Records that describe objects
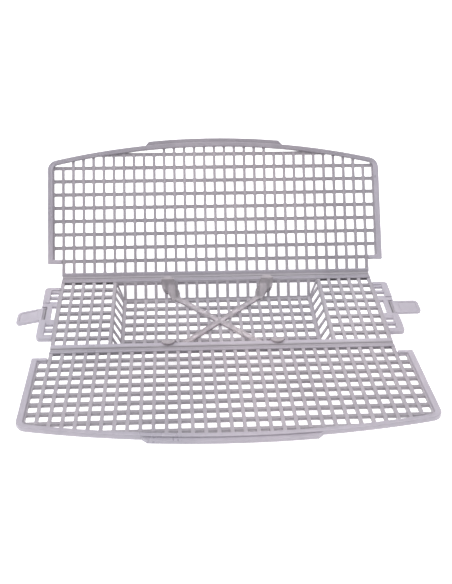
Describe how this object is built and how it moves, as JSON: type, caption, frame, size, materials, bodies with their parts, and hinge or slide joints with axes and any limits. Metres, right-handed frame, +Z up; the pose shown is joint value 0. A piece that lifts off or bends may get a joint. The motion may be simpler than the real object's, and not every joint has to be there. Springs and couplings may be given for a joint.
{
  "type": "queen excluder cage",
  "caption": "Folding mesh cage that keeps a queen bee in or out: a strip with a sunk tray, two large flaps on film hinges, end tongues and a cross brace.",
  "frame": {"origin": "centre of the underside of the tray floor, which the cage stands on", "axes": "+X along the hinge lines towards the right ear, +Y towards the rear flap, +Z up out of the tray"},
  "size_m": [0.2114, 0.1936, 0.071],
  "materials": {
    "mesh_plastic": "translucent frosted polypropylene, slightly lilac grey",
    "frame_plastic": "translucent polypropylene, smoother than the mesh",
    "film_plastic": "stress-whitened hinge film",
    "brace_plastic": "clear plastic with a faint warm tint"
  },
  "bodies": {
    "tray": {"tray_floor": "mesh_plastic", "rear_tray_wall": "mesh_plastic", "front_tray_wall": "mesh_plastic", "left_tray_wall": "mesh_plastic", "right_tray_wall": "mesh_plastic", "left_wing_mesh": "mesh_plastic", "right_wing_mesh": "mesh_plastic", "rear_strip_rail": "frame_plastic", "front_strip_rail": "frame_plastic", "left_ear": "frame_plastic", "right_ear": "frame_plastic", "cross_brace": "brace_plastic", "rear_hinge_film": "film_plastic", "front_hinge_film": "film_plastic", "left_tongue_film": "film_plastic", "right_tongue_film": "film_plastic"},
    "rear_flap": {"rear_flap_mesh": "mesh_plastic", "rear_flap_rail": "frame_plastic", "rear_flap_border": "frame_plastic", "rear_flap_lip": "frame_plastic"},
    "front_flap": {"front_flap_mesh": "mesh_plastic", "front_flap_rail": "frame_plastic", "front_flap_border": "frame_plastic", "front_flap_lip": "frame_plastic"},
    "left_tongue": {"left_tongue": "frame_plastic"},
    "right_tongue": {"right_tongue": "frame_plastic"}
  },
  "joints": [
    {"name": "rear_flap_hinge", "type": "hinge", "parent": "tray", "child": "rear_flap", "pos_m": [0, 0.03288, 0.0098], "axis": [1, 0, 0], "range_deg": [-51.6, 62.9], "deforming": ["rear_hinge_film"]},
    {"name": "front_flap_hinge", "type": "hinge", "parent": "tray", "child": "front_flap", "pos_m": [0, -0.03288, 0.0098], "axis": [-1, 0, 0], "range_deg": [-6.1, 108.4], "deforming": ["front_hinge_film"]},
    {"name": "left_tongue_hinge", "type": "hinge", "parent": "tray", "child": "left_tongue", "pos_m": [-0.091, 0, 0.0088], "axis": [0, 1, 0], "range_deg": [-78, 102], "deforming": ["left_tongue_film"]},
    {"name": "right_tongue_hinge", "type": "hinge", "parent": "tray", "child": "right_tongue", "pos_m": [0.091, 0, 0.0088], "axis": [0, -1, 0], "range_deg": [-90, 90], "deforming": ["right_tongue_film"]}
  ]
}
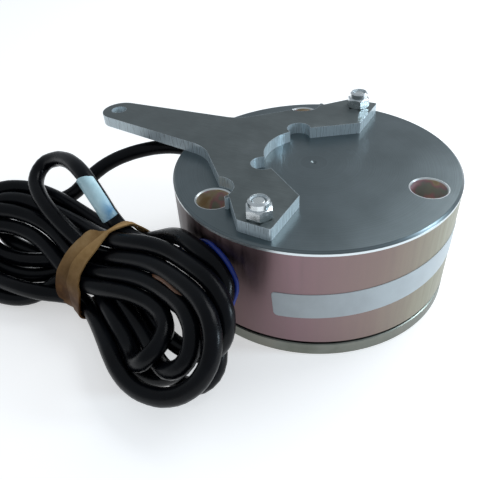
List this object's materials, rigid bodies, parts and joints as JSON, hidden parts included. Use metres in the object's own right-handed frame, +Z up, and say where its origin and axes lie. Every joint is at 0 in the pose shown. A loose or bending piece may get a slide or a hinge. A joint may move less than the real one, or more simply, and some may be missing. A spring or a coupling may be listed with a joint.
{
  "type": "motor brake",
  "caption": "Round spring-applied motor brake with a forked hand release lever, rear counterbored mounting holes and a bundled lead.",
  "frame": {"origin": "centre of the armature's hole at its front face, which the brake stands on", "axes": "+Z up along the brake's axis to its rear face; -X along the release lever's handle; the two release studs lie along Y"},
  "size_m": [0.2215, 0.1806, 0.0701],
  "materials": {
    "passivated_steel": "turned steel with an iridescent yellow zinc finish",
    "moulded_plastic": "natural moulded plastic",
    "copper": "enamelled copper wire",
    "resin": "cast dark resin",
    "plain_steel": "ground steel, grey green",
    "spring_steel": "oiled spring steel",
    "passivated_bush": "yellow zinc on turned steel",
    "zinc_fastener": "bright zinc",
    "nylon": "pale nylon",
    "zinc_plate": "satin zinc with bright edges",
    "black_rubber": "black rubber",
    "label_film": "pale grey film, left blank",
    "black_sheath": "black sheath with a satin shine",
    "bundled_cord": "bundled turns of the black lead",
    "tan_rubber": "tan rubber",
    "pale_tape": "pale blue-white tape",
    "blue_insulation": "blue insulation",
    "brown_insulation": "brown insulation",
    "bare_copper": "bare stranded copper"
  },
  "bodies": {
    "brake": {"magnet_body": "passivated_steel", "coil_bobbin": "moulded_plastic", "coil_winding": "copper", "potting_ring": "resin", "torque_springs": "spring_steel", "spacer_bushes": "passivated_bush", "cable_grommet": "black_rubber", "blank_label": "label_film", "power_cord": "black_sheath", "cord_loop": "black_sheath", "cord_hank": "bundled_cord", "rubber_band": "tan_rubber", "tape_sleeve": "pale_tape", "blue_core": "blue_insulation", "brown_core": "brown_insulation", "blue_wire_end": "bare_copper", "brown_wire_end": "bare_copper"},
    "armature": {"armature_plate": "plain_steel", "release_stud_left": "zinc_fastener", "release_stud_right": "zinc_fastener", "lock_nut_left": "zinc_fastener", "lock_nut_right": "zinc_fastener", "nylon_ring_left": "nylon", "nylon_ring_right": "nylon"},
    "lever": {"release_lever": "zinc_plate"}
  },
  "joints": [
    {"name": "lever_swing", "type": "hinge", "parent": "brake", "child": "lever", "pos_m": [0.0091, 0, 0.057], "axis": [0, 1, 0], "range_deg": [0, 4.9]},
    {"name": "armature_lift", "type": "slide", "parent": "brake", "child": "armature", "axis": [0, 0, 1], "range_m": [0, 0.00117], "stiffness_N_per_m": 7000, "springref_m": -0.01, "deforming": ["torque_springs"]}
  ],
  "couplings": [
    {"joint": "lever_swing", "follows": "armature_lift", "rad_per_m": 73}
  ]
}
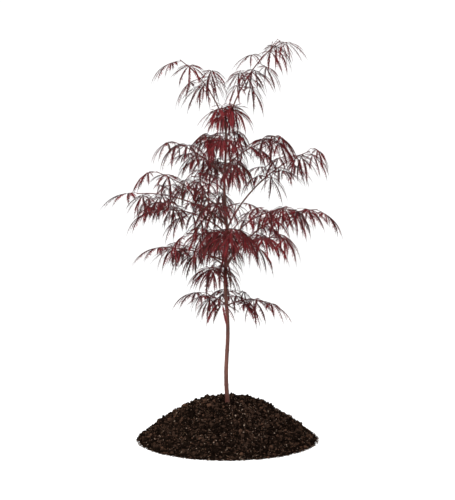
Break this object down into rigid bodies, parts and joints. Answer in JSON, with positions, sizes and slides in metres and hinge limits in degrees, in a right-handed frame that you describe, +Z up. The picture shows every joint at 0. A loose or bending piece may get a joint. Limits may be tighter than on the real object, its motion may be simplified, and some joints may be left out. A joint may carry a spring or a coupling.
{
  "type": "laceleaf japanese maple tree in a mound of soil",
  "caption": "Young cut-leaf Japanese maple: one slender stem with bare boughs, drooping tiers of deep red lacy leaves, and a heaped mound of dark soil with a flat underside.",
  "frame": {"origin": "centre of the soil mound's flat underside, below the foot of the stem", "axes": "+Z up along the stem; the tree is seen from -Y, with +X to the right"},
  "size_m": [0.734, 0.5712, 1.1996],
  "materials": {
    "bark": "satin",
    "foliage": "satin",
    "soil": "matte"
  },
  "bodies": {
    "root": {"soil_mound": "soil", "trunk": "bark", "bough_top_left": "bark", "foliage_top_left": "foliage", "bough_top_right": "bark", "foliage_top_right": "foliage", "foliage_crown_cap": "foliage", "foliage_crown_front": "foliage", "bough_crown_back": "bark", "foliage_crown_back": "foliage", "foliage_crown_left": "foliage", "foliage_crown_right": "foliage", "bough_upper_right": "bark", "foliage_upper_right": "foliage", "bough_upper_left": "bark", "foliage_upper_left": "foliage", "bough_upper_left_front": "bark", "foliage_upper_left_front": "foliage", "foliage_upper_front": "foliage", "bough_upper_back": "bark", "foliage_upper_back": "foliage", "bough_far_right": "bark", "foliage_far_right": "foliage", "foliage_middle_right": "foliage", "bough_middle_left_high": "bark", "foliage_middle_left_high": "foliage", "bough_middle_left_outer": "bark", "foliage_middle_left_outer": "foliage", "bough_middle_left_inner": "bark", "foliage_middle_left_inner": "foliage", "bough_middle_front": "bark", "foliage_middle_front": "foliage", "bough_middle_back": "bark", "foliage_middle_back": "foliage", "bough_lower_left_outer": "bark", "foliage_lower_left_outer": "foliage", "bough_lower_left_front": "bark", "foliage_lower_left_front": "foliage", "bough_lower_front": "bark", "foliage_lower_front": "foliage", "bough_lower_right_inner": "bark", "foliage_lower_right_inner": "foliage", "bough_lower_right_outer": "bark", "foliage_lower_right_outer": "foliage", "bough_lower_back": "bark", "foliage_lower_back": "foliage", "bough_lower_back_left": "bark", "foliage_lower_back_left": "foliage", "bough_lower_back_right": "bark", "foliage_lower_back_right": "foliage", "foliage_low_front_left": "foliage", "bough_low_front_right": "bark", "foliage_low_front_right": "foliage", "bough_bottom_left": "bark", "foliage_bottom_left": "foliage", "bough_bottom_right": "bark", "foliage_bottom_right": "foliage", "foliage_bottom_front": "foliage", "bough_bottom_back": "bark", "foliage_bottom_back": "foliage"}
  },
  "joints": []
}
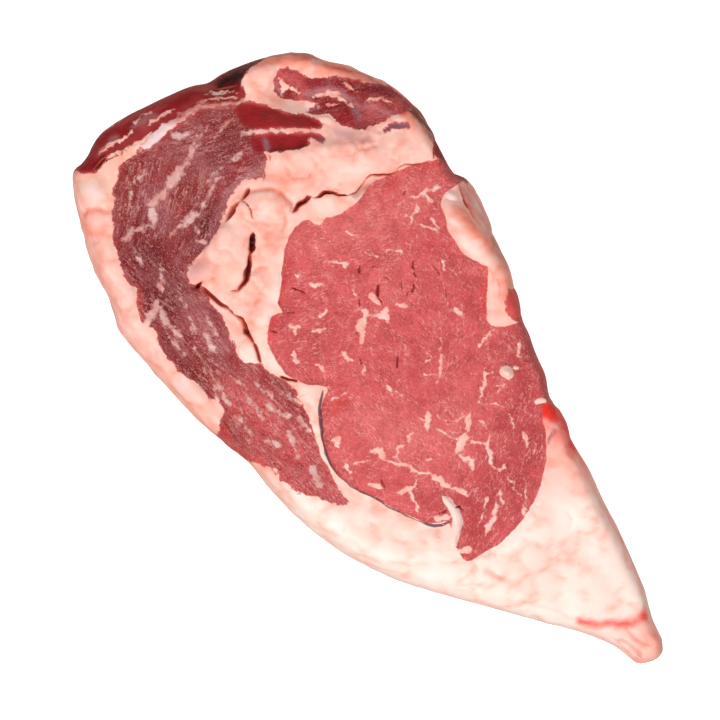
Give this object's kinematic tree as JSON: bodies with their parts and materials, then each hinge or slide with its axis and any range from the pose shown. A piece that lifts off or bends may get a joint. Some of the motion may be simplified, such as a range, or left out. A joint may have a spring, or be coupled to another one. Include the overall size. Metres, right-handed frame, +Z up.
{
  "type": "raw beef rib roast",
  "caption": "Thick boneless cut of raw beef rib with a round eye muscle, a cap muscle, white seam fat and a pointed fat tail, lying on its lower cut face.",
  "frame": {"origin": "on the resting face, under the middle of the roast's length and width", "axes": "+X along the roast from its head to the tip of the fat tail, +Z up out of the upper cut face, +Y towards the rib side"},
  "size_m": [0.2678, 0.1316, 0.0562],
  "materials": {
    "raw_beef": "moist raw meat and fat, satin with small highlights"
  },
  "bodies": {
    "root": {"rib_roast": "raw_beef"}
  },
  "joints": []
}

- Challenge
The lines to reproduce run from the line containing "Give this object's" to the end of the listing; write them out exactly and add nothing.

- Solution below
Give this object's kinematic tree as JSON: bodies with their parts and materials, then each hinge or slide with its axis and any range from the pose shown. A piece that lifts off or bends may get a joint. Some of the motion may be simplified, such as a range, or left out. A joint may have a spring, or be coupled to another one. Include the overall size. Metres, right-handed frame, +Z up.
{
  "type": "raw beef rib roast",
  "caption": "Thick boneless cut of raw beef rib with a round eye muscle, a cap muscle, white seam fat and a pointed fat tail, lying on its lower cut face.",
  "frame": {"origin": "on the resting face, under the middle of the roast's length and width", "axes": "+X along the roast from its head to the tip of the fat tail, +Z up out of the upper cut face, +Y towards the rib side"},
  "size_m": [0.2678, 0.1316, 0.0562],
  "materials": {
    "raw_beef": "moist raw meat and fat, satin with small highlights"
  },
  "bodies": {
    "root": {"rib_roast": "raw_beef"}
  },
  "joints": []
}